Wednesday, August 26, 2009

What’s Next

I wonder if others have felt like I do right now. Waiting. Waiting for what, is the question. I have a sense of impending ‘something,’ but I can’t put a finger on it. I don’t believe it is impending doom, but I think change is coming again and I resist. Even though I am older now, it has always been a challenge for me to sit easily with change.

I know the stereotype of an older person is one of inflexibility. I don’t believe I am an inflexible person, but then would I know it or admit it, if true. So assuming I am not inflexible, what is this opposition I have to an adjustment in my life?

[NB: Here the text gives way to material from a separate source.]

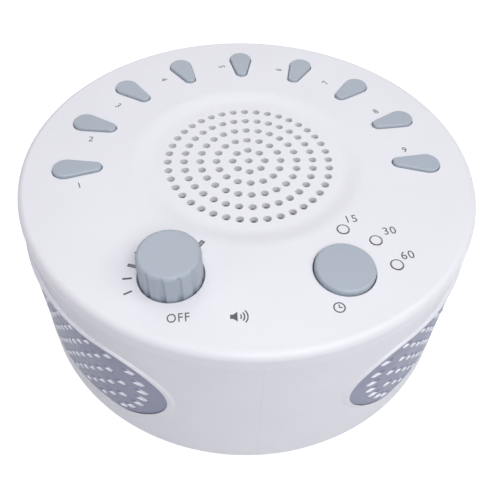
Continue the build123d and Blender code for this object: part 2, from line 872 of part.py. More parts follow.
# ---------------------------------------------------------------- base


def base_plate():
    body = disc(wall_radius(base_top_z) - wall - slip_fit, base_z, base_top_z)
    for x, y in post_places:
        body += disc(well_outer_radius, base_z, well_top_z, x, y)
    body = bored(body, screw_well_radius, post_places, base_z, well_seat_z)
    body = bored(body, base_screw_radius + hole_fit, post_places, well_seat_z, well_top_z)
    # battery box, open below, with a rebate for its door
    outer_x = box_half_x + box_wall
    outer_y = box_half_y + box_wall
    body += block((-outer_x, outer_x), (-outer_y, outer_y), (base_z, box_top_z + box_wall))
    ear_outer = door_ear_radius + door_fit + box_wall
    body += disc(ear_outer, base_z, base_z + door_boss_height, 0, ear_y)
    body -= block((-box_half_x, box_half_x), (-box_half_y, box_half_y), (base_z, box_top_z))
    rebate_x = door_half_x + door_fit
    rebate_y = door_half_y + door_fit
    body -= block((-rebate_x, rebate_x), (-rebate_y, rebate_y), (base_z, door_top_z))
    half_neck = door_neck / 2 + door_fit
    body -= block((-half_neck, half_neck), (ear_y, -door_half_y), (base_z, door_top_z))
    body -= disc(door_ear_radius + door_fit, base_z, door_ear_z, 0, ear_y)
    body -= disc(small_screw_radius + thread_fit, door_ear_z, door_top_z + small_screw_length, 0, ear_y)
    half_slot = door_tab_width / 2 + door_fit
    for x in (-cell_pitch, cell_pitch):
        body -= block((x - half_slot, x + half_slot), (box_half_y, outer_y),
                      (base_top_z, door_tab_z + door_tab + door_fit))
    for x in (cell_places[0], cell_places[-1]):
        body -= Pos(x, -box_half_y - box_wall / 2, cell_z) * Rot(90, 0, 0) * Cylinder(lead_radius + hole_fit, box_wall)
    for x, y in foot_places:
        body -= disc(foot_radius + hole_fit, base_z, foot_height, x, y)
    return body


def battery_door():
    body = block((-door_half_x, door_half_x), (-door_half_y, door_half_y), (base_z, door_top_z))
    inner_x = box_half_x - door_fit
    inner_y = box_half_y - door_fit
    body += block((-inner_x, inner_x), (-inner_y, inner_y), (door_top_z, door_top_z + door_rib))
    half_tab = door_tab_width / 2
    tab_top = door_tab_z + door_tab
    for x in (-cell_pitch, cell_pitch):
        sides = (x - half_tab, x + half_tab)
        body += block(sides, (inner_y - door_riser, inner_y), (door_top_z, tab_top))
        body += block(sides, (inner_y - door_riser, box_half_y + door_tab_reach), (door_tab_z, tab_top))
    body += disc(door_ear_radius, base_z, door_ear_z, 0, ear_y)
    body += block((-door_neck / 2, door_neck / 2), (ear_y, -door_half_y + door_lap), (base_z, door_top_z))
    body -= disc(small_head_radius + 2 * hole_fit, base_z, door_top_z, 0, ear_y)
    body -= disc(small_screw_radius + hole_fit, door_top_z, door_ear_z, 0, ear_y)
    return body


def battery_cell():
    """One cell along +Y, from y = 0 to the end of its nub."""
    can = Cylinder(cell_radius, cell_length, align=low_align)
    can = fillet(can.edges(), cell_edge_radius)
    can += Pos(0, 0, cell_length) * Cylinder(cell_nub_radius, cell_nub, align=low_align)
    return Rot(-90, 0, 0) * can


def battery_spring():
    """Coil along +Y that fills the space between contact and cell."""
    height = spring_length - 2 * spring_wire
    path = Helix(pitch=height / spring_coils, height=height, radius=spring_radius)
    coil = sweep(Plane(origin=path @ 0, z_dir=path % 0) * Circle(spring_wire), path=path)
    return Rot(-90, 0, 0) * Pos(0, 0, spring_wire) * coil


def cell_ways():
    """Each cell's X place and the end its nub points to."""
    return [(x, 1 if index % 2 else -1) for index, x in enumerate(cell_places)]


def in_battery_box(solid, offset):
    """Copies of a solid made along +Y, turned with each cell."""
    start = -box_half_y + contact + offset
    return group(Pos(x, 0, cell_z) * Rot(0, 0, 0 if way > 0 else 180) * Pos(0, start, 0) * solid
                 for x, way in cell_ways())


def battery_contacts():
    plates = []
    for x in cell_places:
        for y in (-box_half_y + contact / 2, box_half_y - contact / 2):
            plates.append(Pos(x, y, cell_z) * Box(contact_side, contact, contact_side))
    return group(plates)


def rubber_foot():
    foot = disc(foot_radius, 0, foot_height)
    return fillet(foot.edges().group_by(Axis.Z)[0], foot_edge_radius)


# ---------------------------------------------------------------- power jack and leads


def power_jack():
    inner = jack_pad + jack_nut_height + jack_neck
    body = extrude(jack_side(inner) * Circle(jack_barrel_radius), inner)
    body += extrude(jack_side() * Circle(jack_flange_radius), jack_flange)
    rear = inner + jack_body_length
    body += extrude(jack_side(rear) * Rectangle(jack_body_side, jack_body_side), jack_body_length)
    bore_low = jack_bore_depth - jack_flange
    body -= extrude(jack_side(bore_low) * Circle(jack_bore_radius), jack_bore_depth)
    body += extrude(jack_side(bore_low) * Circle(jack_pin_radius), jack_bore_depth - jack_pin_back)
    return body


def power_jack_nut():
    face = RegularPolygon(jack_nut_flat / 2, 6, major_radius=False)
    face -= Circle(jack_barrel_radius + thread_fit)
    return extrude(jack_side(jack_pad + jack_nut_height) * face, jack_nut_height)


def lead(start, end, *stops):
    """Round lead in the upright plane through two points; stops are (distance, height)."""
    run = Vector(end[0] - start[0], end[1] - start[1], 0)
    across = run.cross(Vector(0, 0, 1))
    plane = Plane(origin=(start[0], start[1], 0), x_dir=run, z_dir=across)
    corners = [(0, start[2]), *stops, (run.length, end[2])]
    path = plane * FilletPolyline(*corners, radius=lead_bend)
    return sweep(Plane(origin=path @ 0, z_dir=path % 0) * Circle(lead_radius), path=path)


def leads():
    """Power to the board, the board to the speaker, the keys and the cells."""
    made = []
    lead_board_y = control_y
    lead_speaker_y = -control_board_back - boss_radius
    board_low = control_board_top - board
    over_box = box_top_z + box_wall + lead_radius + lead_lift
    jack_rear = jack_plane_y - jack_pad - jack_nut_height - jack_neck - jack_body_length
    back = jack_rear - box_half_y - box_wall
    terminal_y = -basket_foot_radius - terminal_size[1] + basket_web / 2
    terminal_z = basket_low_z + lead_gap / 2
    for side in (-lead_gap / 2, lead_gap / 2):
        made.append(lead((side, jack_rear, jack_z), (side, lead_board_y, board_low),
                         (back * 0.4, jack_z), (back, over_box), (jack_rear - lead_board_y, over_box)))
        made.append(lead((side, terminal_y, terminal_z), (side, lead_speaker_y, board_low),
                         (2 * lead_gap, terminal_z), (2 * lead_gap, terminal_z - 2 * lead_gap),
                         (terminal_y - lead_speaker_y, terminal_z - 2 * lead_gap)))
    for x in (cell_places[0], cell_places[-1]):
        turn = box_wall + 3 * lead_bend
        made.append(lead((x, -box_half_y, cell_z), (x, -box_half_y - turn, board_low), (turn, cell_z)))
    for step in range(4):
        x, y = polar(key_board_inner + lead_gap * (step + 1), 90 + key_board_half_angle - 3)
        end = (knob_x - lead_gap * (step + 2), lead_speaker_y, control_board_top)
        low = key_board_top - board - 3
        span = hypot(end[0] - x, end[1] - y)
        made.append(lead((x, y, key_board_top - board), end, (0, low), (span, low)))
    return group(made)


# ---------------------------------------------------------------- export


def save(node, solid):
    export_step(solid, f"parts/{node}.step")


save("top_cover", top_cover())
save("side_wall", side_wall())
right_grille = side_grille()
save("side_grille_right", right_grille)
save("side_grille_left", Rot(0, 0, 180) * right_grille)
save("light_guide", light_guide())
for number, angle in enumerate(reversed(key_angles), 1):
    save(f"sound_key_{number}", sound_key(angle))
    x, y = polar(key_switch_centre, angle)
    save(f"sound_switch_plunger_{number}", Pos(x, y) * plunger(key_switch_top))
save("volume_knob", volume_knob())
save("potentiometer_shaft", potentiometer_shaft())
save("potentiometer_body", potentiometer_body())
save("potentiometer_washer", potentiometer_washer())
save("potentiometer_nut", potentiometer_nut())
save("timer_button", timer_button())
save("timer_switch_plunger", Pos(button_x, control_y) * plunger(timer_switch_top))
save("timer_switch_body", Pos(button_x, control_y) * switch_body(control_board_top))
save("sound_switch_bodies", group(
    Rot(0, 0, angle) * Pos(key_switch_centre, 0) * switch_body(key_board_top) for angle in key_angles))
save("key_board", key_board())
save("control_board", control_board())
save("board_parts", board_parts())
save("lamps", group(Pos(x, y) * lamp() for x, y in lamp_places))
save("small_screws", group(
    [small_screw_at(x, y, key_board_top - board) for x, y in key_boss_places]
    + [small_screw_at(x, y, control_board_top - board) for x, y in control_boss_places]
    + [small_screw_at(x, y, flange_low_z) for x, y in speaker_ear_places]
    + [small_screw_at(0, ear_y, door_top_z)]))
save("speaker_basket", speaker_basket())
save("speaker_gasket", speaker_gasket())
save("speaker_surround", speaker_surround())
save("speaker_cone", speaker_cone())
save("speaker_dust_cap", speaker_dust_cap())
save("voice_coil", ring(voice_outer, voice_inner, voice_low_z, voice_top_z))
save("speaker_damper", ring(shelf_inner + damper_shelf_width, voice_outer, damper_z, damper_z + damper))
save("speaker_top_plate", ring(plate_radius, plate_bore, top_plate_z, basket_low_z))
save("speaker_magnet", ring(magnet_radius, magnet_bore, magnet_z, top_plate_z))
save("speaker_yoke", speaker_yoke())
save("speaker_cloth", disc(cloth_radius, panel_under_z - cloth, panel_under_z))
save("base_plate", base_plate())
base_screw = screw(base_screw_radius, base_screw_length, base_head_radius, base_head_height)
save("base_screws", group(Pos(x, y, well_seat_z) * base_screw for x, y in post_places))
save("battery_door", battery_door())
save("battery_cells", in_battery_box(battery_cell(), spring_length))
save("battery_springs", in_battery_box(battery_spring(), 0))
save("battery_contacts", battery_contacts())
save("rubber_feet", group(Pos(x, y) * rubber_foot() for x, y in foot_places))
save("power_jack", power_jack())
save("power_jack_nut", power_jack_nut())
save("leads", leads())
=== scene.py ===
import itertools
import math
from functools import partial
import bpy
import numpy as np
from mathutils import Matrix, Vector
from mathutils.geometry import delaunay_2d_cdt


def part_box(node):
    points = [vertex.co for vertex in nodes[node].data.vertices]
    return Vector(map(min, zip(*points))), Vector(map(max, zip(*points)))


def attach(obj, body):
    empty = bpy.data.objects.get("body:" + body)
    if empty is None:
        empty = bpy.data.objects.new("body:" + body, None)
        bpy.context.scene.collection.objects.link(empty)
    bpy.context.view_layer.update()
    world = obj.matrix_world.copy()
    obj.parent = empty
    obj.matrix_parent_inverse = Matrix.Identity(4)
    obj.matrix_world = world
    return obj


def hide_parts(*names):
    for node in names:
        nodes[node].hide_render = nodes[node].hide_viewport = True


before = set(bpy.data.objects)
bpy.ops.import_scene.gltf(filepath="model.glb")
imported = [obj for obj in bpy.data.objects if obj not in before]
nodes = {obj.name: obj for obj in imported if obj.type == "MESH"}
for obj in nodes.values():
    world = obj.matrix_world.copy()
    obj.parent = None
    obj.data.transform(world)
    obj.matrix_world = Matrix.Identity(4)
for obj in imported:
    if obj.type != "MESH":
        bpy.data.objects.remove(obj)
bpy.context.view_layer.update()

# Sizes are in millimetres; meshes are written in metres.
mm = 0.001
scene = bpy.context.scene


def nodeBox(name):
    low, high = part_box(name)
    return [value / mm for value in low], [value / mm for value in high]


camera = {
    "place": (-10.6366, -126.5662, 166.1017),
    "turn": (39.8953, -1.5301, -3.104),
    "lens": 39.0851,
    "sensor": 36.0,
}


def addCamera():
    lens = bpy.data.cameras.new("camera")
    lens.lens = camera["lens"]
    lens.sensor_width = camera["sensor"]
    lens.clip_start = 0.01
    eye = bpy.data.objects.new("camera", lens)
    eye.location = [value * mm for value in camera["place"]]
    eye.rotation_euler = [math.radians(value) for value in camera["turn"]]
    scene.collection.objects.link(eye)
    scene.camera = eye


addCamera()
print("camera placed")


def addNode(tree, kind, inputs=None, **settings):
    node = tree.nodes.new(kind)
    for key, value in settings.items():
        setattr(node, key, value)
    for key, value in (inputs or {}).items():
        if isinstance(value, bpy.types.NodeSocket):
            tree.links.new(value, node.inputs[key])
        else:
            node.inputs[key].default_value = value
    return node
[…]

Perhaps it is because change has not really been positive in my adult existence.

As a grown-up I have experienced the loss of friends (through relocation); the loss of innocence when Morgan was so ill as a baby; the loss of Alex as a tragic event which nearly cost me my own life and almost redefined my very DNA; the loss of that feeling of ‘All is right in my world.’

Maybe I hit on the answer, above, when I said the loss of innocence. When things happen to us, we can no longer view the world through those ‘rose-colored glasses.’ I know many in society have never been able to do that, but I fooled myself into thinking that my life was impervious to tragedy because I held on with a death-grip. If I could control all around me, then nothing bad could happen. What I soon discovered is that I have absolutely no control in this world other than what comes out of my mouth and what I think.

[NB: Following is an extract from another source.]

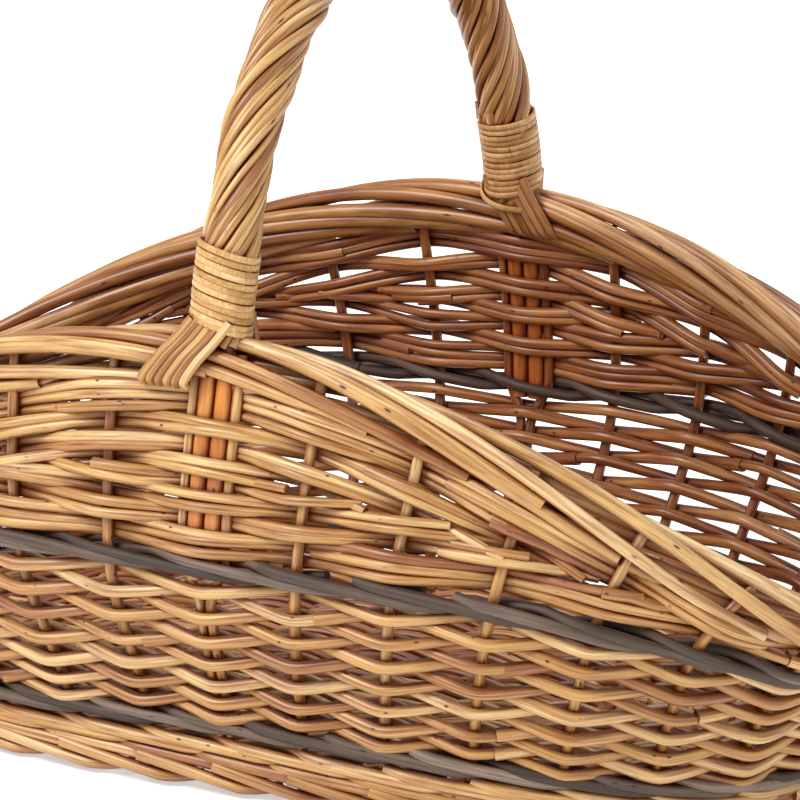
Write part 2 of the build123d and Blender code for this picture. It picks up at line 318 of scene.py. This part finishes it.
def willow(
    name, tones, streak, scar, roughness,
    # the last argument sets how strong the painted shade is on faces turned to the basket's middle
    coat=0.0, bump=0.25, depth=0.0004, scar_every=0.02, shade_inside_strength=0.75,
):
    """Willow rod: a tone for each rod, long streaks in its skin, and small dark leaf scars.

    Sides that face into the basket, and the seams between rods, get painted shade: a redder, darker tint
    where shade falls inside the basket and between rods.
    """
    material = bpy.data.materials.new(name)
    material.use_nodes = True
    tree = material.node_tree
    shader = tree.nodes["Principled BSDF"]
    shader.inputs["Roughness"].default_value = roughness
    shader.inputs["IOR"].default_value = 1.47
    shader.inputs["Coat Weight"].default_value = coat
    shader.inputs["Coat Roughness"].default_value = 0.35
    tone = node(tree, "ShaderNodeAttribute", {"attribute_name": "tone"}).outputs["Fac"]
    along = node(tree, "ShaderNodeAttribute", {"attribute_name": "along"}).outputs["Fac"]
    around = node(tree, "ShaderNodeAttribute", {"attribute_name": "around"}).outputs["Fac"]
    # A place on the rod's skin: slow along it, quick round it.
    skin = node(tree, "ShaderNodeCombineXYZ", i0=along, i1=around, i2=tone).outputs[0]
    stretched = node(
        tree, "ShaderNodeVectorMath", {"operation": "MULTIPLY", 1: FIBRE_SCALE}, i0=skin
    ).outputs[0]
    fibres = node(tree, "ShaderNodeTexNoise", i0=stretched, Scale=1.0, Detail=5.0, Roughness=0.6)
    patches = node(
        tree, "ShaderNodeVectorMath", {"operation": "MULTIPLY", 1: PATCH_SCALE}, i0=skin
    ).outputs[0]
    drift = node(tree, "ShaderNodeTexNoise", i0=patches, Scale=1.0, Detail=2.0)
    # tone of the rod, moved a little along its length
    shifted = node(
        tree, "ShaderNodeMath", {"operation": "MULTIPLY_ADD", 1: 1.1, 2: -0.55}, i0=drift.outputs[0]
    ).outputs[0]
    level = node(tree, "ShaderNodeMath", {"operation": "ADD", "use_clamp": True}, i0=tone, i1=shifted)
    colour = node(tree, "ShaderNodeValToRGB", {"stops": tones}, i0=level.outputs[0]).outputs[0]
    fibre_stops = [(0.38, "000000"), (0.60, "FFFFFF")]
    grain = node(tree, "ShaderNodeValToRGB", {"stops": fibre_stops}, i0=fibres.outputs[0]).outputs[0]
    streaked = node(
        tree, "ShaderNodeMix", {"data_type": "RGBA", "blend_type": "MULTIPLY"},
        i0=streak[1], i6=colour, i7=linear(streak[0]),
    )
    grained = node(tree, "ShaderNodeMix", {"data_type": "RGBA"}, i0=grain, i6=streaked.outputs[2], i7=colour)
    # leaf scars: little dark dashes, one or two in every few centimetres
    cells = node(
        tree, "ShaderNodeVectorMath", {"operation": "MULTIPLY", 1: (1 / scar_every, *SCAR_SCALE)}, i0=skin
    ).outputs[0]
    scars = node(tree, "ShaderNodeTexVoronoi", i0=cells, Scale=1.0, Randomness=1.0)
    scar_stops = [(0.06, "FFFFFF"), (0.12, "000000")]
    nicks = node(tree, "ShaderNodeValToRGB", {"stops": scar_stops}, i0=scars.outputs["Distance"]).outputs[0]
    marked = node(
        tree, "ShaderNodeMix", {"data_type": "RGBA"},
        i0=nicks, i6=grained.outputs[2], i7=linear(scar),
    )
    # painted shade: faces turned to the basket's middle are tinted redder and darker, standing in for the
    # shade inside the basket
    surface = node(tree, "ShaderNodeNewGeometry").outputs
    level_place = node(
        tree, "ShaderNodeVectorMath", {"operation": "MULTIPLY", 1: (1.0, 1.0, 0.0)}, i0=surface["Position"]
    ).outputs[0]
    away = node(tree, "ShaderNodeVectorMath", {"operation": "NORMALIZE"}, i0=level_place).outputs[0]
    facing = node(tree, "ShaderNodeVectorMath", {"operation": "DOT_PRODUCT"}, i0=surface["Normal"], i1=away)
    inward_shade_share = node(
        tree, "ShaderNodeMapRange", {1: 0.25, 2: -0.35, 3: 0.0, 4: shade_inside_strength},
        i0=facing.outputs["Value"],
    )
    colour_shaded_inside = node(
        tree, "ShaderNodeMix", {"data_type": "RGBA", "blend_type": "MULTIPLY", 7: linear("D09A78")},
        i0=inward_shade_share.outputs[0], i6=marked.outputs[2],
    )
    # painted shade: ambient occlusion darkens and reddens the seams between rods, where shade falls
    seams = node(tree, "ShaderNodeAmbientOcclusion", {"samples": 4}, Distance=0.012)
    seam_openness = node(tree, "ShaderNodeMapRange", {1: 0.25, 2: 0.85}, i0=seams.outputs["AO"])
    painted_seam_shade = node(
        tree, "ShaderNodeMix", {"data_type": "RGBA", "blend_type": "MULTIPLY", 0: 1.0, 7: linear("B06A42")},
        i6=colour_shaded_inside.outputs[2],
    )
    base_with_painted_shade = node(
        tree, "ShaderNodeMix", {"data_type": "RGBA"},
        i0=seam_openness.outputs[0], i6=painted_seam_shade.outputs[2], i7=colour_shaded_inside.outputs[2],
    )
    tree.links.new(base_with_painted_shade.outputs[2], shader.inputs["Base Color"])
    relief = node(tree, "ShaderNodeBump", Strength=bump, Distance=depth, Height=fibres.outputs[0])
    tree.links.new(relief.outputs[0], shader.inputs["Normal"])
    return material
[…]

So once again change is coming into my life. I can feel it, but I refuse to dwell in the place of negativity. That is a dwelling without hope, and I can never return to it. My next change will be about a lovely retirement with my beloved husband and a happy life for my sweet son. And of course I cannot forget Truffle. She brings a smile to my face all day, everyday. She was change, and that was a wonderful thing.

Come on ‘CHANGE,’ let’s step it up to a positive realm, but maybe it could be more of a fair fight this time. It is only right.